In quite a few of these operas, for instance, there was a mad scene. When a coloratura soprano was in the cast, you could be fairly sure that before the last act she’d be crazy, although still able to hit a high E.


William falls in love in high school, and gets his girlfriend Jean pregnant.  He gallantly promises he’ll marry her, but his upper-middle-class parents object.  And after Jean is spirited away by her parents, no one knows what happened to her. He hears later that she had attempted suicide and was put away somewhere.  Years later, he hires a detective to help him look for Jean.  They go from madhouse to madhouse, looking for someone who resembles his photo of Jean.  But one wonders by the end exactly who is mad, as William’s behavior spirals out of control.
                                

Ingalls never steps in the same river twice.  In the surreal story, “Somewhere Else,” a travel agent receives a letter saying he has  won a prize: a vacation.  Just as you might suspect, he and his wife, who also works at the travel agency,  are too busy ever to travel themselves. The  other winners are also travel agents who never have traveled.  The  destination proves to be surreal and spooky.
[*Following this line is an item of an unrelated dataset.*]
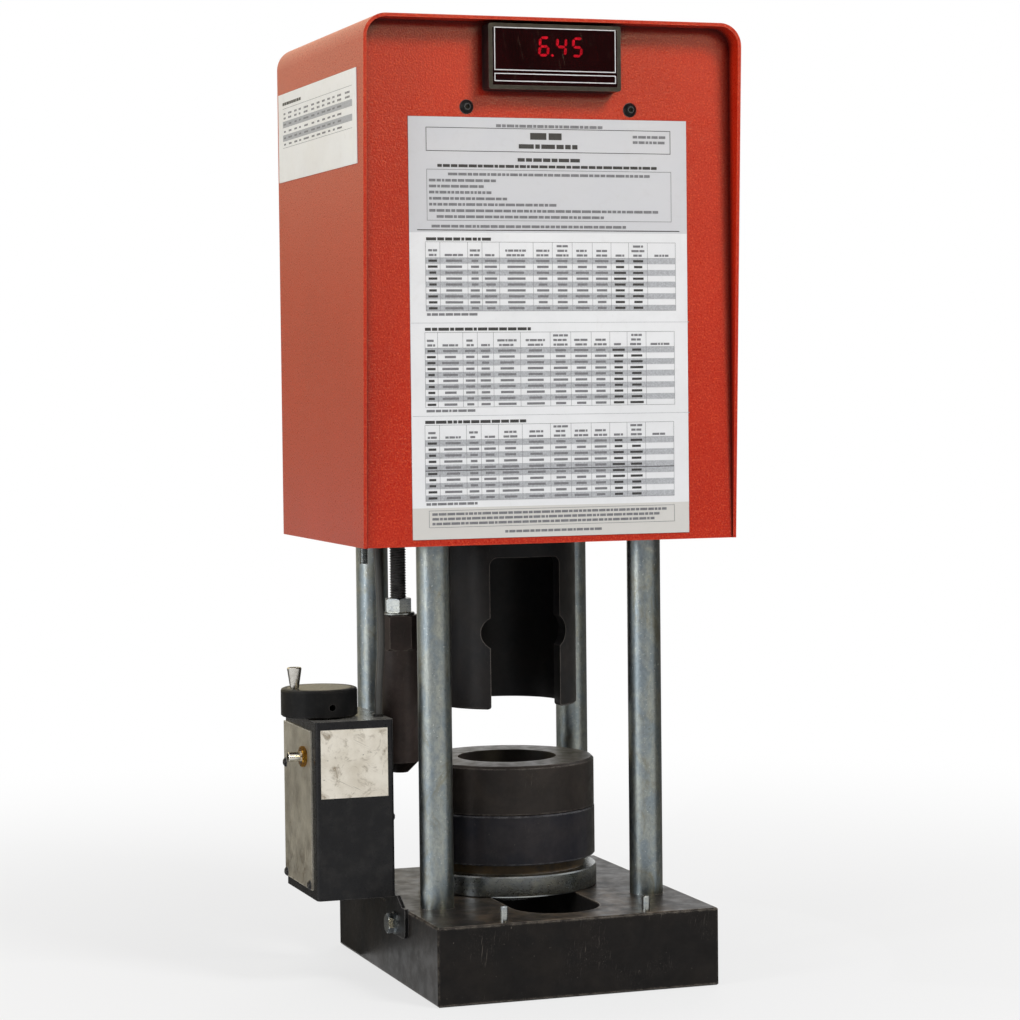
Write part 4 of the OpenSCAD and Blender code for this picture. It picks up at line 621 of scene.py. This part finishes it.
SIDE_COLUMNS = (-98, -86, -66, -52, -40, -16, 0, 15, 30, 45, 56, 76, 100)
SIDE_ROWS = (656.2, 650.6, 645.6, 640.6)
SIDE_ROW_HIGH = 5


def side_print():
    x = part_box("side_label")[0].x
    p = Print(lambda y, z, lift: (x - lift * MM, -y * MM, z * MM))
    rng = random.Random(11)
    cols, first, last = SIDE_COLUMNS, SIDE_COLUMNS[0], SIDE_COLUMNS[-1]
    p.line(first, -43, 669.8, TITLE_HIGH, BOLD, rng)
    p.block(first, last, 666.0, 666.3, RULE)
    for r, z in enumerate(SIDE_ROWS):
        if r % 2 == 0:
            p.block(first, last, z - SIDE_ROW_HIGH, z, GREY)
        for a, b in zip(cols, cols[1:-1]):
            mid, half = (a + b) / 2, (b - a) * rng.uniform(0.2, 0.34)
            p.rule(mid - half, mid + half, z - SIDE_ROW_HIGH / 2, 1.4, TEXT, WORD_LIFT)
    for a, b in zip(cols, cols[1:]):
        mid, half = (a + b) / 2, (b - a) * 0.26
        for k in range(2):
            p.line(mid - half, mid + half, 658.6 + 3.4 * k, 1.2, TEXT, rng)
    p.block(first, last, 635.3, 635.6, RULE)
    add_piece("side_label_print", p.verts, p.faces, "side_sheet", "frame", INKS, p.which)


def meter_outline():
    """Two thin pale frames printed on the window."""
    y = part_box("meter_window")[0].y
    p = Print(lambda x, z, lift: (x * MM, y - lift * MM, z * MM))
    for low, high in ((676.6, 708.0), (668.6, 674.6)):
        p.frame(-47.2, 47.4, low, high, 0.7, 0)
    pale = ink("ink_pale", sRGB(190, 190, 192))
    add_piece("meter_outline", p.verts, p.faces, "meter_glass", "frame", [pale])


# ---------- threads, cable and springs ----------

ROUND = 24  # points of one turn of a thread or a coil
UP = Vector((0, 0, 1))


def around(angle):
    return Vector((math.cos(angle), math.sin(angle), 0))


def thread(name, centres, radius, depth, pitch, z0, z1, slot, body):
    """Screw thread: a V groove wound round one or more upright rods at the centres (x, y)."""
    verts, faces = [], []
    rows = int((z1 - z0) / pitch * ROUND)
    # Corners of one pitch of the profile: crest, flank and root, as (share of the pitch, radius).
    profile = ((0, radius), (0.12, radius), (0.5, radius - depth), (0.62, radius - depth))
    n = len(profile)
    for x, y in centres:
        first, centre = len(verts), Vector((x, y, 0))
        for i in range(rows + ROUND + 1):
            out = around(2 * math.pi * i / ROUND)
            for share, r in profile:
                z = min(max(z0 + (i / ROUND - 1 + share) * pitch, z0), z1)
                verts.append(centre + r * out + z * UP)
        for i in range(rows + ROUND):
            for k in range(n - 1):
                a = first + i * n + k
                faces.append((a, a + n, a + n + 1, a + 1))
            if i < rows:
                a, b = first + i * n + n - 1, first + (i + ROUND) * n
                faces.append((a, a + n, b + n, b))
        for z, turn in ((z0, -1), (z1, 1)):
            cap = len(verts)
            verts += [centre + (radius - depth) * around(turn * 2 * math.pi * k / ROUND) + z * UP
                      for k in range(ROUND)]
            faces.append(tuple(range(cap, cap + ROUND)))
    return add_piece(name, verts, faces, slot, body)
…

Unhappy marriages are common in Ingalls’s stories.  In “Correspondence,” Joan is the second wife of Max, a sexy war correspondent.  He is addicted to travel and danger, and carries certain lucky charms which he claims protect him in war scenes.  Women find him very attractive.  When Joan sees him flirting at a party, she remembers that this is how he started an affair with her, while he was married to his first wife.  She is tired of his macho correspondent routine.  She wonders, What would happen if he didn’t have his lucky charms?

Each of these strange short stories is bizarrely well-imagined, and each is different from the others.  Ingalls (1940-2019) was an American from Cambridge, Massachusetts, who moved to London in 1965.   Perhaps this dual-country point-of-view shaped her unique imagination.